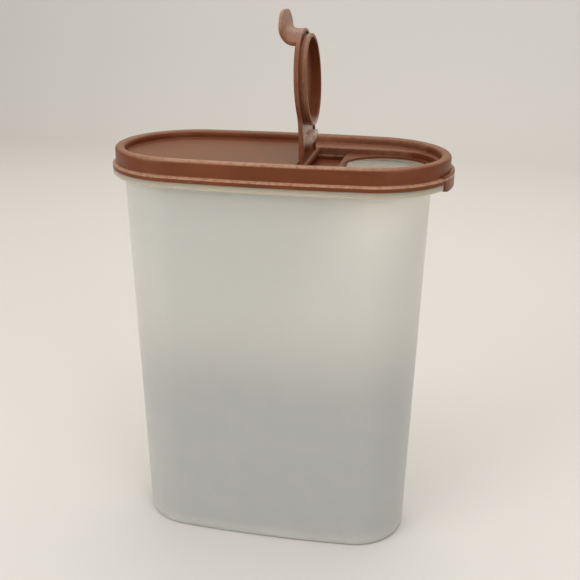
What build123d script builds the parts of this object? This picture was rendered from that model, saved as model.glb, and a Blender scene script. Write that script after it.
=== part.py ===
from build123d import *
from math import atan2, cos, degrees, radians, sin, tan
import os

# An oval dry-food container: a tapered tub, a press-on seal, and a flip cap that stands open.
# Millimetres. The origin is on the table, straight under the rim's middle; +X points to the pour end.

# Tub
base_length = 167.0
base_width = 69.0
side_bow = 1.8
flange_height = 228.0
draft = 1.2
wall = 1.8
floor_wall = 2.2
foot_width = 4.0
foot_depth = 1.2
base_rounding = 2.2
inside_rounding = 5.0

# Rim and flange; the tub's middle sits this much behind theirs, away from the pour end
tub_shift = 2.8
end_shoulder = 5.0
side_shoulder = 5.6
rim_wall = 1.9
rim_height = 9.7
rim_rounding = 0.6
flange_wall = 1.9
flange_lip_wall = 1.6
flange_lip_drop = 1.7
flange_rounding = 1.2
flange_root = 1.2
ledge_rounding = 1.0

# Seal
fit_gap = 0.3
skirt_wall = 1.8
crown_wall = 2.0
inner_wall = 1.5
inner_wall_depth = 10.6
crown_outer_rounding = 2.0
crown_inner_rounding = 2.6
bead_reach = 1.8
bead_height = 2.6
bead_rounding = 0.6
bead_root = 1.1
panel_depth = 4.6
panel_wall = 1.8
panel_root = 0.5
tray_wall = 1.4
tray_corner = 0.8
tray_edge = 0.9

# Lift tab, which hangs through a notch in the flange
tab_half_width = 20.0
tab_reach = 0.4
tab_wall = 2.0
tab_drop = 4.8
tab_rise = 4.2
tab_corner = 4.0
tab_edge = 0.6
tab_gap = 0.9

# Pour hole and plug ring
hole_radius = 24.7
plug_gap = 0.3
plug_wall = 1.6
plug_depth = 4.8
plug_bead = 0.4
plug_bead_height = 2.2
plug_rounding = 0.6

# Flip cap
cap_wall = 1.5
cap_skirt = 1.0
cap_skirt_wall = 1.5
cap_sink = 0.5
cap_brim = 2.7
pocket_gap = 0.4
pocket_end_margin = 1.5
seat_gap = 0.3
leaf_half_width = 20.0
neck_rounding = 9.0
cap_edge = 0.6
open_angle = 93.0

# Hinge: a round bar with a thin pin at each end, and a block that fills the well
bar_radius = 2.2
bar_end_gap = 0.3
heel_gap = 0.45
pin_radius = 1.4
pin_length = 3.0
pin_gap = 0.08
pin_end_gap = 0.4
socket_wall = 1.6
block_half_width = 8.0
block_length = 15.9
block_drop = 2.2
stop_length = 12.0
block_foot = 5.4
block_slope = 45.0
block_rounding = 11.0
well_front_gap = 1.7
well_floor_gap = 0.6
bridge = 1.8

# Thumb lip
lip_foot = 0.9
lip_straight = 0.1
lip_bend = 8.0
lip_wall = 1.9
lip_reach = 10.1
lip_half_width = 17.0
lip_corner = 13.0
lip_edge = 0.6

# Reaches from the rim's outer face
skirt_inside = fit_gap
skirt_outside = skirt_inside + skirt_wall
bead_outside = skirt_outside + bead_reach
flange_outside = bead_outside
tab_outside = bead_outside + tab_reach
tab_inside = tab_outside - tab_wall
rim_inside = -rim_wall
inner_wall_outside = rim_inside - fit_gap
crown_inside = inner_wall_outside - inner_wall

# Heights
flange_under = flange_height - flange_wall
flange_bottom = flange_under - flange_lip_drop
floor_top = foot_depth + floor_wall
bead_top = flange_height + bead_height
groove_top = flange_height + rim_height + fit_gap
crown_top = groove_top + crown_wall
inner_wall_end = crown_top - inner_wall_depth
panel_top = crown_top - panel_depth
panel_under = panel_top - panel_wall
hinge_height = panel_top - bar_radius
pocket_floor = panel_top - cap_sink - cap_wall - cap_skirt - seat_gap
pocket_under = pocket_floor - tray_wall
block_bottom = -bar_radius - block_drop
well_floor = hinge_height + block_bottom - well_floor_gap
well_under = well_floor - tray_wall

# The rim's plan, which grows out of the tub's plan at the flange
body_growth = flange_under * tan(radians(draft))
rim_length = base_length + 2 * (body_growth + end_shoulder)
rim_width = base_width + 2 * (body_growth + side_shoulder)

# Places along the seal
plug_radius = hole_radius - plug_gap
plug_neck = plug_radius - plug_bead
cap_radius = plug_radius + cap_brim
pocket_radius = cap_radius + pocket_gap
hole_x = rim_length / 2 + crown_inside - pocket_end_margin - pocket_radius
well_front = hole_x - hole_radius - bridge
hinge_x = well_front - well_front_gap - block_length
well_back = hinge_x - bar_radius - heel_gap
hinge_reach = hole_x - hinge_x

# Hinge along Y
bar_end = pocket_radius - bar_end_gap
pin_end = bar_end + pin_length
socket_radius = pin_radius + pin_gap
socket_end = pin_end + pin_end_gap
boss_end = socket_end + socket_wall
boss_reach = socket_radius + socket_wall

# Heights on the cap, from the hinge axis towards its outer face
cap_face = bar_radius - cap_sink
plate_bottom = cap_face - cap_wall
lip_top = cap_face + lip_foot + lip_straight + lip_bend
lip_under = lip_top - lip_wall

# Places along the cap, from the hinge axis to its tip
block_ramp = block_length - block_foot + (block_bottom - plate_bottom) / tan(radians(block_slope))
lip_tip = hinge_reach + cap_radius + lip_reach
riser_outside = hinge_reach + cap_radius
riser_inside = riser_outside - lip_wall
brim_end = lip_tip + lip_half_width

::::

Beginning at the first line above, repeat exactly until the line containing "# Millimetres. The", which is included.

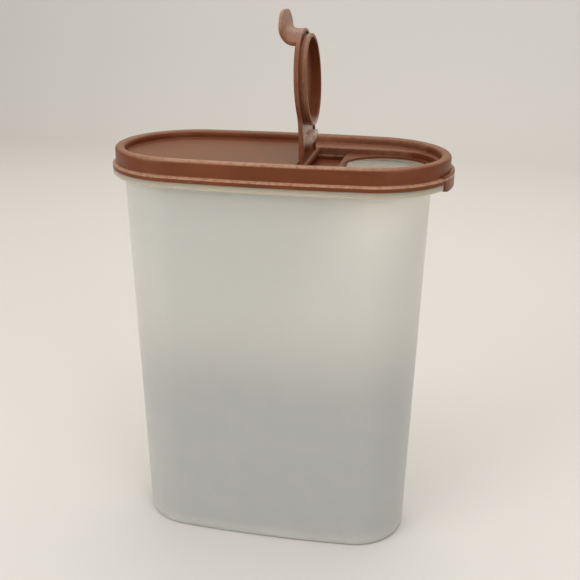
What build123d script builds the parts of this object? This picture was rendered from that model, saved as model.glb, and a Blender scene script. Write that script after it.
=== part.py ===
from build123d import *
from math import atan2, cos, degrees, radians, sin, tan
import os

# An oval dry-food container: a tapered tub, a press-on seal, and a flip cap that stands open.
# Millimetres. The origin is on the table, straight under the rim's middle; +X points to the pour end.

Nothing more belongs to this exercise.